Kornik: So interesting. Matthew, last one for me. Envision, if you could, 2035. Let’s go out more than a decade. Can you give me an example of something that perhaps I haven’t thought of that will just blow my mind?
Ball: Well, I can’t speak to what you haven’t thought of, but I can tell you that the category that I am most hopeful about is education. Education is a really important category for a few different reasons. Firstly, its value is self-evident but it’s worth highlighting that not only is it a substantial portion of the U.S. economy. You’ll note that it is actually the single sector of the U.S. economy which has seen the greatest cost increase since the internet was formalized in the early 1980s. Costs are up about 1,400% to 1,500%. In contrast, healthcare, which many consider to be an albatross on the economies, up half as much. It’s still crippling 600% or 700%, but education is twice as bad. That’s because, for all of the benefits of the internet, it hasn’t meant that we can actually teach cheaper than ever before. We don’t teach faster than ever before, and we don’t teach more effectively a larger number of students than ever before. If we want to solve for cost creep, we also need to find a way to change that dynamic. I’m further hopeful that we can finally start to address some of the longstanding hopes for what the internet might bring, which is not just better cost. It’s greater quality and broader reach.

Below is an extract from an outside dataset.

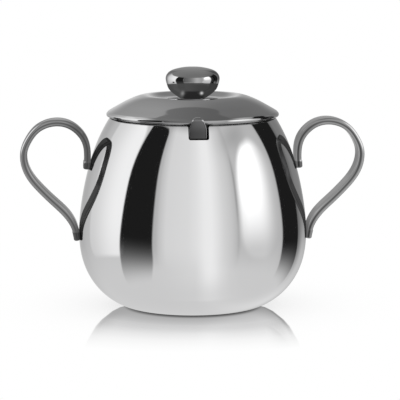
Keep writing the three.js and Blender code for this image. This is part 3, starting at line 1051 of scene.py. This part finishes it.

Today, your access to education is primarily limited to the wealth of the school board, the geographic availability of that school board, and the teachers which happen to live there, and that we’re talking about a primarily American concern. Certainly, if you will live abroad in developing markets, really none of those three things are even questions, and we know that just on-demand video on YouTube or digital multiple choice does not really close that gap.
When I think about the metaverse, the idea of virtual classrooms with nearly infinite zero-to-no-cost marginal goods and experiences that have a sense of presence—you can see your teachers’ eyes; you can look to your right and see your peer; you can dissect a feral cat or a dog or an elephant while also going Magic School Bus and traveling in circulatory system. Test physics on the moon and Mars. Go into a volcano as it erupts into the atmosphere, and then be dispersed as particles to understand its impact on the climate. We’re talking about some things that we don’t want to do. Dissections, certainly of some animals we don’t want to dissect, ethics around that, but more importantly, just the availability of these resources. I think idea of making more personal, lower cost, immersive experiences that untether us to resources and geography, that’s what matters to me the most, certainly.
Kornik: Yes, fascinating. Matthew, you’ve given us a lot of think about here today. Thank you so much for the conversation. I really appreciate the time.
Ball: My pleasure. This is a lot of fun.